_Required work_
Each line of the listing that contains the word "rigid" is to be copied.

_Material_
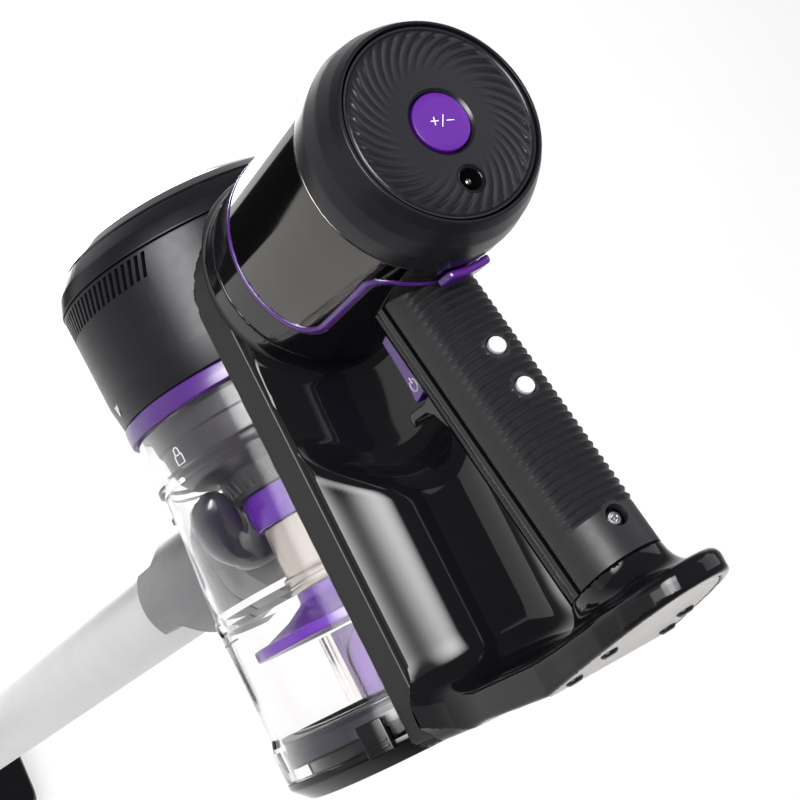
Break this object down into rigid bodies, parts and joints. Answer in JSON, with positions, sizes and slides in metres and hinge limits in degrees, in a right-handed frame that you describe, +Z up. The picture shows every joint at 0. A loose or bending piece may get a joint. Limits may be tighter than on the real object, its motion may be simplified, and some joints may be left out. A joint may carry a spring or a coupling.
{
  "type": "cordless stick vacuum",
  "caption": "Cordless stick vacuum with a gloss black hand unit, gunmetal motor barrel, purple trim, clear cyclone dust bin, ribbed grip, silver wand and a motorised floor head.",
  "frame": {"origin": "middle of the dock plate, the flat light grey face under the base foot, 30 mm along its slope", "axes": "+Z up along the wand and the motor axis, +X to the user's right, +Y towards the domed end of the dust bin; the dock plate faces -Y and slightly up"},
  "size_m": [0.224, 0.197, 1.212],
  "materials": {
    "gloss_black": "glossy",
    "satin_black": "satin",
    "grip_rubber": "matte",
    "gunmetal": "dark mirror",
    "purple": "satin",
    "clear": "clear, see-through",
    "light_grey": "matte",
    "coupling_grey": "satin",
    "wand_silver": "satin, light silver",
    "steel": "plain",
    "lens": "frosted white",
    "cell_wrap": "shrink wrap",
    "board": "solder mask",
    "filter": "pleated paper",
    "bristle": "woven strip and bristles"
  },
  "bodies": {
    "root": {"main_body": "gloss_black", "rear_cover": "gloss_black", "battery_cell_1": "cell_wrap", "battery_cell_2": "cell_wrap", "battery_cell_3": "cell_wrap", "motor_collar": "gloss_black", "trim_line": "purple", "trim_tab": "purple", "motor_cover": "gunmetal", "rear_bezel": "satin_black", "rear_grille": "satin_black", "socket_shell": "satin_black", "socket_pin": "steel", "circuit_board": "board", "motor_can": "steel", "handle_grip": "grip_rubber", "handle_front": "gloss_black", "led_lens_upper": "lens", "led_lens_lower": "lens", "handle_screw": "steel", "finger_stop": "gloss_black", "base_foot": "gloss_black", "base_plate": "light_grey", "base_screw_1": "satin_black", "base_screw_2": "satin_black", "base_screw_3": "satin_black", "base_screw_4": "satin_black", "filter_housing": "satin_black", "pre_filter": "filter"},
    "mode_key": {"mode_button": "purple"},
    "power_key": {"power_button": "purple"},
    "fan": {"motor_shaft": "steel", "impeller": "satin_black"},
    "cap": {"dome_cap": "gloss_black"},
    "ring": {"lock_ring": "purple"},
    "bin": {"dust_cup": "clear", "cyclone_shroud": "satin_black", "cyclone_collar": "purple", "vortex_tube": "clear", "cyclone_skirt": "purple", "dust_guide": "purple", "inlet_duct": "satin_black", "wand_coupling": "coupling_grey", "lid_hinge_pin": "steel"},
    "lid": {"bin_lid": "gloss_black", "lid_seal": "satin_black"},
    "latch": {"lid_latch": "satin_black"},
    "release": {"wand_release": "satin_black"},
    "wand": {"wand_tube": "wand_silver", "lower_coupling": "coupling_grey"},
    "neck": {"head_neck": "satin_black"},
    "head": {"head_housing": "gloss_black", "head_window": "clear", "sole_plate_left": "satin_black", "sole_plate_right": "satin_black", "brush_motor": "steel", "drive_belt": "grip_rubber"},
    "brush": {"brush_roll": "bristle"},
    "wheel_l": {"wheel_left": "grip_rubber"},
    "wheel_r": {"wheel_right": "grip_rubber"}
  },
  "joints": [
    {"name": "mode_press", "type": "slide", "parent": "root", "child": "mode_key", "axis": [0, 0, -1], "range_m": [0, 0.0015], "stiffness_N_per_m": 600},
    {"name": "power_press", "type": "slide", "parent": "root", "child": "power_key", "axis": [0, 0.2385, 0.9711], "range_m": [0, 0.003], "stiffness_N_per_m": 700},
    {"name": "impeller_spin", "type": "hinge", "parent": "root", "child": "fan", "pos_m": [0, 0.13748, -0.03949], "axis": [0, 0, 1], "continuous": true},
    {"name": "cap_lift", "type": "slide", "parent": "root", "child": "cap", "axis": [0, 1, 0], "range_m": [0, 0.06]},
    {"name": "ring_turn", "type": "hinge", "parent": "root", "child": "ring", "pos_m": [0, 0.12158, -0.13949], "axis": [0, 1, 0], "range_deg": [0, 20]},
    {"name": "bin_pull", "type": "slide", "parent": "root", "child": "bin", "axis": [0, -1, 0], "range_m": [0, 0.15]},
    {"name": "lid_swing", "type": "hinge", "parent": "bin", "child": "lid", "pos_m": [0.04169, 0.00338, -0.17836], "axis": [0.682, 0, 0.7314], "range_deg": [0, 100]},
    {"name": "latch_press", "type": "hinge", "parent": "bin", "child": "latch", "pos_m": [-0.04022, 0.01128, -0.10198], "axis": [-0.682, 0, -0.7314], "range_deg": [0, 12], "stiffness_Nm_per_rad": 0.6},
    {"name": "wand_release_press", "type": "slide", "parent": "bin", "child": "release", "axis": [0, -1, 0], "range_m": [0, 0.0022], "stiffness_N_per_m": 600},
    {"name": "wand_pull", "type": "slide", "parent": "bin", "child": "wand", "axis": [0, 0, -1], "range_m": [0, 0.07]},
    {"name": "head_swivel", "type": "hinge", "parent": "wand", "child": "neck", "pos_m": [0, 0.08048, -1.09949], "axis": [0, 0, 1], "range_deg": [-60, 60]},
    {"name": "head_pitch", "type": "hinge", "parent": "neck", "child": "head", "pos_m": [0, 0.08048, -1.14349], "axis": [1, 0, 0], "range_deg": [-75, 3]},
    {"name": "brush_spin", "type": "hinge", "parent": "head", "child": "brush", "pos_m": [0, 0.11648, -1.16049], "axis": [1, 0, 0], "continuous": true},
    {"name": "wheel_left_spin", "type": "hinge", "parent": "head", "child": "wheel_l", "pos_m": [-0.072, 0.03448, -1.17249], "axis": [1, 0, 0], "continuous": true},
    {"name": "wheel_right_spin", "type": "hinge", "parent": "head", "child": "wheel_r", "pos_m": [0.072, 0.03448, -1.17249], "axis": [1, 0, 0], "continuous": true}
  ]
}
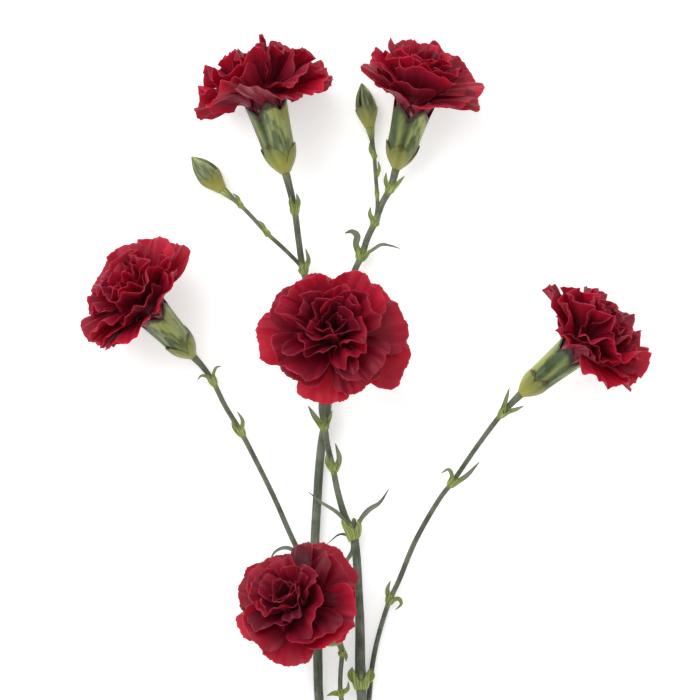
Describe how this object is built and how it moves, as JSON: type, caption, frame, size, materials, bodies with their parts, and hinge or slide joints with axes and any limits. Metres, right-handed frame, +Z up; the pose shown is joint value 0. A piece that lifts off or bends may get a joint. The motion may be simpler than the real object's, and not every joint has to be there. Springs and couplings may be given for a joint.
{
  "type": "cut carnation",
  "caption": "Cut spray carnation lying flat: one branching green stem with nodes and small leaves that ends in ruffled dark red double blooms and closed buds.",
  "frame": {"origin": "middle of the box round the whole spray, on the surface that it lies on", "axes": "+Z up from the surface, +Y from the cut end of the stem towards the top blooms, +X to the right as seen from above"},
  "size_m": [0.2108, 0.3086, 0.0626],
  "materials": {
    "petal_red": "soft velvety petals, dark crimson with paler cut edges and undersides",
    "calyx_green": "smooth green cup with fine lengthwise veins, paler at its base and brownish at its teeth",
    "stem_green": "grey-green stem and leaves with a waxy bloom, yellow-green at the swollen nodes",
    "bud_green": "smooth green bud with a waxy bloom, yellowish at its base"
  },
  "bodies": {
    "root": {"stem_main": "stem_green", "stem_top_left": "stem_green", "stem_top_right": "stem_green", "stem_left": "stem_green", "stem_right": "stem_green", "stem_lower": "stem_green", "stalk_bud_left": "stem_green", "stalk_bud_right": "stem_green", "calyx_top_left": "calyx_green", "calyx_top_right": "calyx_green", "calyx_left": "calyx_green", "calyx_right": "calyx_green", "calyx_centre": "calyx_green", "calyx_lower": "calyx_green", "petals_top_left": "petal_red", "petals_top_right": "petal_red", "petals_left": "petal_red", "petals_right": "petal_red", "petals_centre": "petal_red", "petals_lower": "petal_red", "bud_left": "bud_green", "bud_right": "bud_green"}
  },
  "joints": []
}
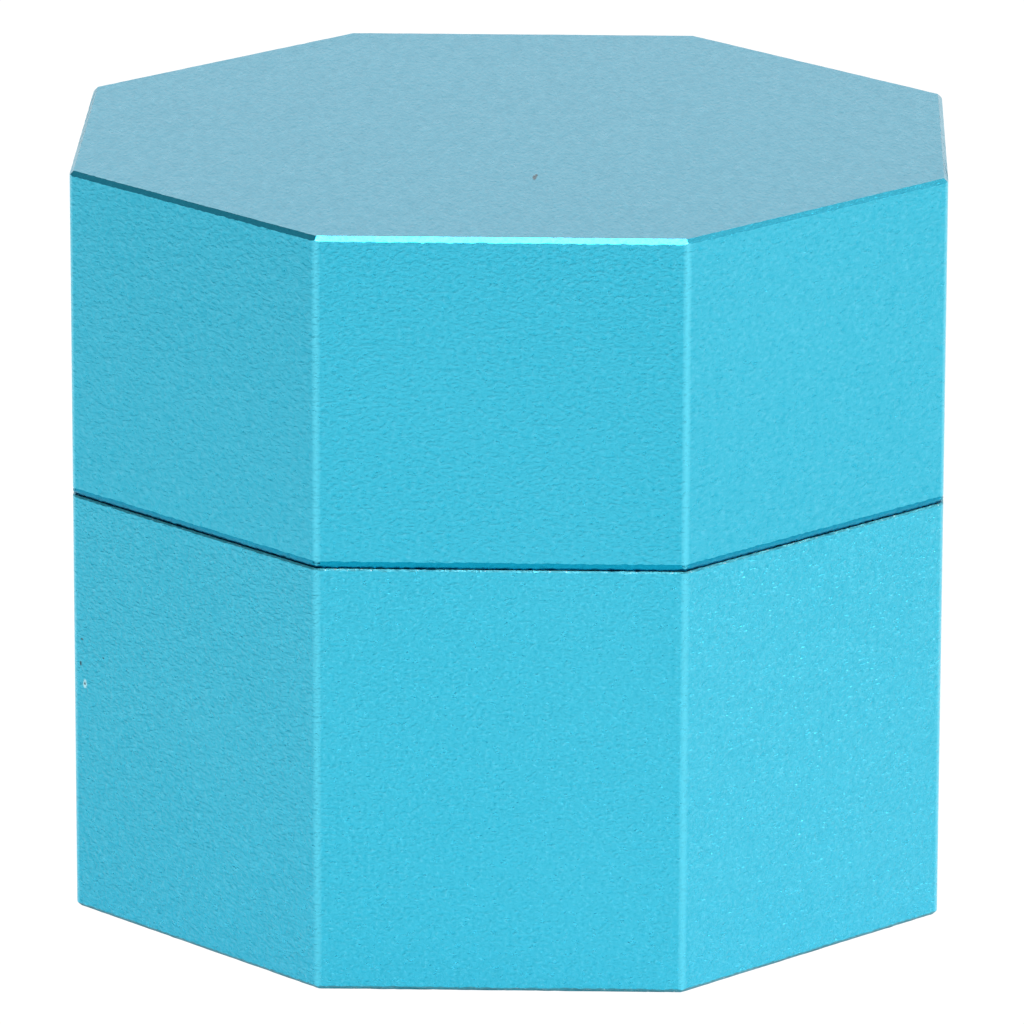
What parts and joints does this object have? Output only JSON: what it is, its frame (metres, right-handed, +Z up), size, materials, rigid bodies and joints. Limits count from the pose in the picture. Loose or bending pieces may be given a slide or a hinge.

_Task answer_
Break this object down into rigid bodies, parts and joints. Answer in JSON, with positions, sizes and slides in metres and hinge limits in degrees, in a right-handed frame that you describe, +Z up. The picture shows every joint at 0. A loose or bending piece may get a joint. Limits may be tighter than on the real object, its motion may be simplified, and some joints may be left out. A joint may carry a spring or a coupling.
What parts and joints does this object have? Output only JSON: what it is, its frame (metres, right-handed, +Z up), size, materials, rigid bodies and joints. Limits count from the pose in the picture. Loose or bending pieces may be given a slide or a hinge.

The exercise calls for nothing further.